**Records that describe objects**
** Begin **
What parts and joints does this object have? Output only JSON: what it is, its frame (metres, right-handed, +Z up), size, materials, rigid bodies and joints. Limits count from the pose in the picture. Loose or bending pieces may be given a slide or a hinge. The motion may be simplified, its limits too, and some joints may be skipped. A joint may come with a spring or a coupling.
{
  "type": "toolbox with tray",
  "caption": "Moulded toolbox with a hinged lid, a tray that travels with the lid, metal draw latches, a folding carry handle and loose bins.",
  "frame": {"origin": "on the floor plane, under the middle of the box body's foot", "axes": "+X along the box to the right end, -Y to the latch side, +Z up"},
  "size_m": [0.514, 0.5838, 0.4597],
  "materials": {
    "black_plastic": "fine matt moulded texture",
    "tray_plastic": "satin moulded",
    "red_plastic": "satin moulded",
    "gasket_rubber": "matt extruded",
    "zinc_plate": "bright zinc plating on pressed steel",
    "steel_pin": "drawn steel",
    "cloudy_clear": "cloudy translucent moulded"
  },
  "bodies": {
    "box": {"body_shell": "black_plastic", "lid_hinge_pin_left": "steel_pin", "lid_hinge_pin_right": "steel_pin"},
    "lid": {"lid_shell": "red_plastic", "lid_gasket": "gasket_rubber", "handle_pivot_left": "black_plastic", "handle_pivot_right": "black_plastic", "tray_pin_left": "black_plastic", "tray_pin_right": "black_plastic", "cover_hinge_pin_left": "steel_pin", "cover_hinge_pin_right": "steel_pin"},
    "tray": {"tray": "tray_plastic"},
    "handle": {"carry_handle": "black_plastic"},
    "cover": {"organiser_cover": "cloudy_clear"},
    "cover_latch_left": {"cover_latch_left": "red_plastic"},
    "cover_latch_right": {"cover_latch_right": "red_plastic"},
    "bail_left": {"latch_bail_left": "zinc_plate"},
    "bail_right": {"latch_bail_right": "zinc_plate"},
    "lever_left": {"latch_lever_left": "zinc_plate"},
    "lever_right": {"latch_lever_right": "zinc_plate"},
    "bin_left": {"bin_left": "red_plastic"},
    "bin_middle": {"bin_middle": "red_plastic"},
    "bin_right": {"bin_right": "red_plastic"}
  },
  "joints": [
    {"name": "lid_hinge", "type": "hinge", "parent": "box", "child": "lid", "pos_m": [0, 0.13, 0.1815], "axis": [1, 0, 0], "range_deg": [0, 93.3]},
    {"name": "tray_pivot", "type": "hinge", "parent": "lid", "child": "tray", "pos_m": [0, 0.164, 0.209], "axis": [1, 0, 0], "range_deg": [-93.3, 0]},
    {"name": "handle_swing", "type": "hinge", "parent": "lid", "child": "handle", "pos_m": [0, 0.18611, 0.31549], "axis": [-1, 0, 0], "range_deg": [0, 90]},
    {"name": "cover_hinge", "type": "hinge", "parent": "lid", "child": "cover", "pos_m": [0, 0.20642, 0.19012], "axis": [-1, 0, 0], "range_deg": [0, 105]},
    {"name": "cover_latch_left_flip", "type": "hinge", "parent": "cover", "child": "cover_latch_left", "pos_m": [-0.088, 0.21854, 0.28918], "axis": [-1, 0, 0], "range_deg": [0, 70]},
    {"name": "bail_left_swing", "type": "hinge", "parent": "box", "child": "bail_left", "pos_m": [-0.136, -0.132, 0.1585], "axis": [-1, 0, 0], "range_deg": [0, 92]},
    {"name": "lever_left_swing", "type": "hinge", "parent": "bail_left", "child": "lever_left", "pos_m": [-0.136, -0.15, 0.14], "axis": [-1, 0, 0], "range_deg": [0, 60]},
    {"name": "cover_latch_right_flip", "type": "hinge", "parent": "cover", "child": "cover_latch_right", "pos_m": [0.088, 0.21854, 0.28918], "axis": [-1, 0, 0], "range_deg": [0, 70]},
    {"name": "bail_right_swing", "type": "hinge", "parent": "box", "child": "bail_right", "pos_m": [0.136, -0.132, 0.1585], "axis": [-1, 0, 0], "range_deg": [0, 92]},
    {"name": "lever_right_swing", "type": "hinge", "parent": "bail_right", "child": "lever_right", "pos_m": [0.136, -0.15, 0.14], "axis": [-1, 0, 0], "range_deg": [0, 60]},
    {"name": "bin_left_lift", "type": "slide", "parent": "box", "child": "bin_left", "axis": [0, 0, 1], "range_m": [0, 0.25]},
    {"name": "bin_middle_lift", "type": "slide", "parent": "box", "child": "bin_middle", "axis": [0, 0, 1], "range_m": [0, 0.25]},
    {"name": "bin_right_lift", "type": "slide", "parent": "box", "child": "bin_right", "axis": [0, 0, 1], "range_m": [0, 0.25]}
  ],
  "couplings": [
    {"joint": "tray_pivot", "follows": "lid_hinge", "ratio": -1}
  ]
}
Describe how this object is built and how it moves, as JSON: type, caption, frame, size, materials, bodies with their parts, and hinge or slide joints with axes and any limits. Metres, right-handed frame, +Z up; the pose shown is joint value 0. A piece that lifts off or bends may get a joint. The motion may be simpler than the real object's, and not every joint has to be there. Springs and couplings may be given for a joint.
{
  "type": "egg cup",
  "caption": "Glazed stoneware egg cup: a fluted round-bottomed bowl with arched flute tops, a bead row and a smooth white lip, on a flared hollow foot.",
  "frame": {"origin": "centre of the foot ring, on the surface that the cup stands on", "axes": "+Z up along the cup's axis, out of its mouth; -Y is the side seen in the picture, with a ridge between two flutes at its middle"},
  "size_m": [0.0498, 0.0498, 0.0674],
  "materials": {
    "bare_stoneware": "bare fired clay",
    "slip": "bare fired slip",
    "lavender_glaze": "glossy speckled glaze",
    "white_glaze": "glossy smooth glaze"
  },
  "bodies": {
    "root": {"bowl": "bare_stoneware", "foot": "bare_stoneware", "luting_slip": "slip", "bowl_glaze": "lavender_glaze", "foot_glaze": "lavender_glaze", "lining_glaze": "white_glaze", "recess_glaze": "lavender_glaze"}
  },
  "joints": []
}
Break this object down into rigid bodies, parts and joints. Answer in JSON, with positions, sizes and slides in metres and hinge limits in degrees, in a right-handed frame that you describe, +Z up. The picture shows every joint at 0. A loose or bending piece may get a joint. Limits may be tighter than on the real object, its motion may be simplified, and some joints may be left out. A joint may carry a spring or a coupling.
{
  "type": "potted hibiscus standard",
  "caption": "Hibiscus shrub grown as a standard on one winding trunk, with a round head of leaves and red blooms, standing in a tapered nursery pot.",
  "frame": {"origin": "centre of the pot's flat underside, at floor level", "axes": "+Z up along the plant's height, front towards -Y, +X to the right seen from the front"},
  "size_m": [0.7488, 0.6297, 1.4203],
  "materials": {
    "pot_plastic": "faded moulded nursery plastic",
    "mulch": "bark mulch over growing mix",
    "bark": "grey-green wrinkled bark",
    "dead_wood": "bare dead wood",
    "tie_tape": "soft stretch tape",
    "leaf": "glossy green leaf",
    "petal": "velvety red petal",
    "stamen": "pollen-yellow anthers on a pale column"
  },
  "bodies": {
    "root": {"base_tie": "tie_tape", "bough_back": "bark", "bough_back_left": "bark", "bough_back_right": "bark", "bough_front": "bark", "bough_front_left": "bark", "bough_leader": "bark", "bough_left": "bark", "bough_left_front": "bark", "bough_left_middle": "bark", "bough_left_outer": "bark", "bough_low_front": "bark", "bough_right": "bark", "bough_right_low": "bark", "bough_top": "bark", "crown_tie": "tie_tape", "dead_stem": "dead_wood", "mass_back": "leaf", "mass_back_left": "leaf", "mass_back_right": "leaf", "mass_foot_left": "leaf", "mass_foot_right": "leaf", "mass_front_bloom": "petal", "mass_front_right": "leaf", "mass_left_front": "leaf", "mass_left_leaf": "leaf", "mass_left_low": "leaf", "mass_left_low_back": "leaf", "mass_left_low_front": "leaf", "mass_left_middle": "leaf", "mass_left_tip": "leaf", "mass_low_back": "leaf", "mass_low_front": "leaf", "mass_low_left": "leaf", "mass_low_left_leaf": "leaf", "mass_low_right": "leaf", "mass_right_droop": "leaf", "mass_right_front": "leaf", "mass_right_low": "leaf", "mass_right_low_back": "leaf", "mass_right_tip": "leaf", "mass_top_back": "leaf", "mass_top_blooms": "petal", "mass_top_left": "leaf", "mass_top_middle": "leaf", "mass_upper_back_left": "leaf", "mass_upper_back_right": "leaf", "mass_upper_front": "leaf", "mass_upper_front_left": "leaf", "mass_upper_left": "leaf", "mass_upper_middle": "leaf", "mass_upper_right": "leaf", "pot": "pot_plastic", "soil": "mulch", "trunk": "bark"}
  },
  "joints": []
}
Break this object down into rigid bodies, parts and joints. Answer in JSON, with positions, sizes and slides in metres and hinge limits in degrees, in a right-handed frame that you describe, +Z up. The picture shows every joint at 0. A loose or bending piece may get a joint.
** End **
**Work to be completed**
Filter the entries down to the lines with the word "from" in them.

**Full response**
What parts and joints does this object have? Output only JSON: what it is, its frame (metres, right-handed, +Z up), size, materials, rigid bodies and joints. Limits count from the pose in the picture. Loose or bending pieces may be given a slide or a hinge. The motion may be simplified, its limits too, and some joints may be skipped. A joint may come with a spring or a coupling.
  "frame": {"origin": "centre of the pot's flat underside, at floor level", "axes": "+Z up along the plant's height, front towards -Y, +X to the right seen from the front"},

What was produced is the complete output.